We find it important to keep somehow differentiating ourselves one from another – e.g., professionals vs. non-professionals (who is to judge?), urban vs. suburban, etc. Meanwhile, white people are comfortable and assured that we will not work together to achieve equity. It’s time to surprise them, and come together as one community, don’t you think? We have the brilliance, the resourcefulness, and the creativity in our community to do just that so we have to figure out how to collaborate rather than compete.
Urban vs. Suburban Black Experience
There is not just one “Black experience”! One person’s urban experience is not the same as another person’s urban experience. I can live on East Avenue – an urban experience, which is different than Hudson Avenue – another urban experience. Our suburban brothers and sisters may have chosen to leave impoverished, under-resourced areas in the city in exchange for an isolating, potentially de-culturalizing experience (I might have made up that word). All of a sudden, you have no “cred.” That’s ridiculous!
When I was a small child, my parents left Northeast Washington, D.C. for the Maryland suburbs in Prince George’s County. I grew up in the suburbs in an all-Black neighborhood. When I would go to DC, I was teased for living the “country” life a few minutes away. When I was home in the suburbs, I would be teased for various things – being too dark-skinned, talking “white,” doing my homework… you name it. It goes to the root of human beings on this earth. We are desperate to prove that we are better than somebody – anybody else. We have learned very well from the dominant culture how to do this.
If we cannot get ourselves together and build on our similarities, we will be stagnant as Black people. Suburban Black women are just as likely to suffer morbidity and mortality as urban Black women, and all Black infants are three times as likely to die in the first year of life, as compared to white infants. Whether we live in the suburbs or not, our story intertwines with life in the city. The borders are porous, and drugs, guns, and sexually transmitted diseases riddle our communities. Racism follows us from the “fatal crescent” to Pittsford. We have to strategize together to devise a cohesive, well-planned fight for health equity. It takes the whole band to orchestrate this revolution – not just the electric bass and the saxophone, but the violin and piccolo too.

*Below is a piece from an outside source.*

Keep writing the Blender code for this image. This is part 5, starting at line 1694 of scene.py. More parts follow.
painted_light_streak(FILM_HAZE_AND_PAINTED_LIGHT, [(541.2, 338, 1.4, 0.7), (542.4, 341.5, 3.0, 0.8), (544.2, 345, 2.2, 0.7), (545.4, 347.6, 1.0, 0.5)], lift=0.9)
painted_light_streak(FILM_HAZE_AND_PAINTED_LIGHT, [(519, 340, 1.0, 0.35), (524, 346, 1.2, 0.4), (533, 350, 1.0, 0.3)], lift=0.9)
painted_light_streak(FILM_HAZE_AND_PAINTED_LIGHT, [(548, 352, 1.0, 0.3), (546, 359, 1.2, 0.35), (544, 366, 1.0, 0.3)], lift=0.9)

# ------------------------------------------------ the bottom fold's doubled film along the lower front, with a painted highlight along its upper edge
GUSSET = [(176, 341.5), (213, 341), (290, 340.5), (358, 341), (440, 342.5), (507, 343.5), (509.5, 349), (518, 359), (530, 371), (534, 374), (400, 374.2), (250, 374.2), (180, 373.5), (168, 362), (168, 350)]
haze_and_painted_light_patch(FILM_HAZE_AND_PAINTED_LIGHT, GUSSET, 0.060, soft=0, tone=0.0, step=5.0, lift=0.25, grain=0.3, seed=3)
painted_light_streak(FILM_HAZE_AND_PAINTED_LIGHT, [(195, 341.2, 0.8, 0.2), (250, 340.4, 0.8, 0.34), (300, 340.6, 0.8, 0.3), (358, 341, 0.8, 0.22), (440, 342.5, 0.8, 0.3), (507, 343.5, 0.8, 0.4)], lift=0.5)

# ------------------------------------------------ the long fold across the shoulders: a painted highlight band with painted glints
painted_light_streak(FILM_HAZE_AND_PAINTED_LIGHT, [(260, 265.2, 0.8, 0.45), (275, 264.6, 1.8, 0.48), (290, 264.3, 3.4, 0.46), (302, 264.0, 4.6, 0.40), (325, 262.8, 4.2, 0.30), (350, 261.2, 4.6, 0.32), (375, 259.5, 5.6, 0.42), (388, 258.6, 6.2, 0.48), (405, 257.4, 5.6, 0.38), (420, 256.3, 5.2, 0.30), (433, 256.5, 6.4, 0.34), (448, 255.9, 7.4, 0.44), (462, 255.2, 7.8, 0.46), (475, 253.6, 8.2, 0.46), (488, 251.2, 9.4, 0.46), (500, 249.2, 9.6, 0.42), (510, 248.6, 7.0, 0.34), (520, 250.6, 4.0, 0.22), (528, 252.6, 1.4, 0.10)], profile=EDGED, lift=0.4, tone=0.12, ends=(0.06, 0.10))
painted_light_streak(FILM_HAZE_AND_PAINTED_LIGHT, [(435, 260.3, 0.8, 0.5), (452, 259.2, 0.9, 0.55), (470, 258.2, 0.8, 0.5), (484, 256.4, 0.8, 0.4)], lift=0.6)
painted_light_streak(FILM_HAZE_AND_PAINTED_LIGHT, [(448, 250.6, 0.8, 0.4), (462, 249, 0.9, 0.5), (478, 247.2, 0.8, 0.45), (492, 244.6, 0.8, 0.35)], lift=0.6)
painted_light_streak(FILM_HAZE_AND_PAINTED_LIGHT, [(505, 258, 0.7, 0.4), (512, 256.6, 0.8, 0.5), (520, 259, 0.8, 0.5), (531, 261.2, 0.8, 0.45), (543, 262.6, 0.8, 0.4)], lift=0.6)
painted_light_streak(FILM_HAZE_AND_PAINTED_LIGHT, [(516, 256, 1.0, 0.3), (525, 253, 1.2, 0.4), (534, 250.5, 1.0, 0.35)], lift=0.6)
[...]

Excitement About New Black Leadership
Many of us were forced to survive by staking out our territories, fiercely building like a beaver on a river. Now we can take a collective breath and think about the Black community as a whole. We can weave the complex, important narrative understanding of our interdependence. It had previously taken the dominant culture to put financial stamps of approval on combined work, but now we have leaders who can do it themselves. Will the reins that govern us stop us? I pray not.

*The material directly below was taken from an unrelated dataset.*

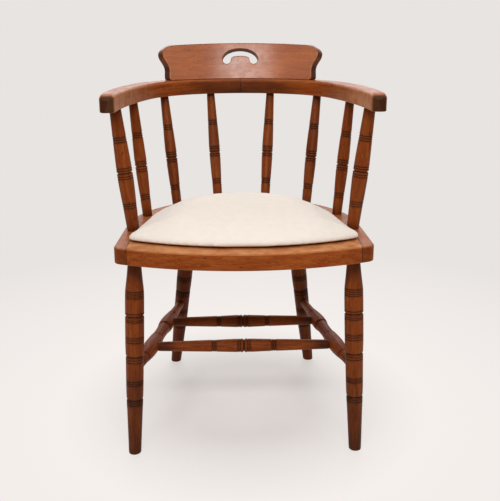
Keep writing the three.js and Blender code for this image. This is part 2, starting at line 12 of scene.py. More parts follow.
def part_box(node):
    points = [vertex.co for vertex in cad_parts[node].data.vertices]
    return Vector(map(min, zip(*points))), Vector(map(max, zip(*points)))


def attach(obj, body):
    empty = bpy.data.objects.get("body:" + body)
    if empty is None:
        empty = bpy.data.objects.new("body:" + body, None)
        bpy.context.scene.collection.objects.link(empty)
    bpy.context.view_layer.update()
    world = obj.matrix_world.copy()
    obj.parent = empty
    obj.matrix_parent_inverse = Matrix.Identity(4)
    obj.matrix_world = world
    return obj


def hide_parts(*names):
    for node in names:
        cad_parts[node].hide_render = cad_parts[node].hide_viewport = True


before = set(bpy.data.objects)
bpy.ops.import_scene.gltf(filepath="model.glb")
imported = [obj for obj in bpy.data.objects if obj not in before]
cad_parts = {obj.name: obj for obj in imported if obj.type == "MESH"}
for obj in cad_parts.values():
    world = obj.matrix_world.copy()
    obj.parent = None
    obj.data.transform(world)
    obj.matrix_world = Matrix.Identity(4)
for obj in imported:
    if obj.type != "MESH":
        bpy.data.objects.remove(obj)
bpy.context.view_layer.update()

bl_info = {
    "name": "Captains chair",
    "version": (1, 0, 0),
    "blender": (4, 5, 0),
    "location": "3D View > Sidebar > Chair",
    "description": "Builds a captains chair round its packed frame",
    "category": "Object",
}

MM = 0.001

# Gaps and cuts
GAP = 0.3 * MM
OVERRUN = 8 * MM
END_SLICE = 0.6 * MM
MERGE = 0.002 * MM
LEVEL_SLACK = 0.01 * MM

# Edges that bend more are shaded sharp, and on the crest rail bevelled
SMOOTH_ANGLE = math.radians(32)
SHARP_ANGLE = math.radians(50)
# How much large faces prevail over small ones where flats are kept flat, at most 100
FLATS_PREVAIL = 100

# Left is the side of -X, as someone sees it who looks at the chair's front
SIDES = {"left": -1, "right": 1}
SPINDLE_KINDS = ("arm_post", "spindle_side", "spindle_corner", "spindle_back")

# What the frame says, and how corners are read and moved


def points_of(mesh):
    places = np.empty(len(mesh.vertices) * 3)
    mesh.vertices.foreach_get("co", places)
    return places.reshape(-1, 3)


def move_points(obj, places):
    obj.data.vertices.foreach_set("co", places.astype(np.float32).ravel())
    obj.data.update()


def node_points(name):
    return np.unique(np.round(points_of(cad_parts[name].data), 6), axis=0)


def middle_of(points):
    return Vector((points.min(0) + points.max(0)) / 2)


def axis_of(name):
    """The middles of a turned node's two end faces, the lower or the foremost one first."""
    points = node_points(name)
    direction = np.linalg.svd(points - points.mean(0), full_matrices=False)[2][0]
    along = points @ direction
    first = middle_of(points[along < along.min() + END_SLICE])
    last = middle_of(points[along > along.max() - END_SLICE])
    return sorted([first, last], key=lambda end: (round(end.z, 3), end.y, end.x))


def leg_axis(name):
    """A leg's foot is cut level at the floor, so its middle is taken there."""
    points = node_points(name)
    return middle_of(points[points[:, 2] < END_SLICE]), axis_of(name)[1]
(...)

The combination of preparation, creativity, and brilliance combined with resources and an ear to the streets puts us in the position to be the change we want to see. As we pour dollars into our community, how will we keep each other active and strong so that Black people may actually reap the benefits?
It is easy to get buried in the day-to-day pressures of running our respective organizations, so we must intentionally keep one another abreast of our needs, resources, wins, and losses. We need to build each other up, not tear one another down in fits of jealousy and insecurity. We must celebrate and elevate one another. We must lift as we climb. We can’t let artificial “lists” and accolades distract us from the work.
We need official, unofficial, known, and unknown community leaders to join forces if we want an improved State of Black Rochester in 2034 and beyond.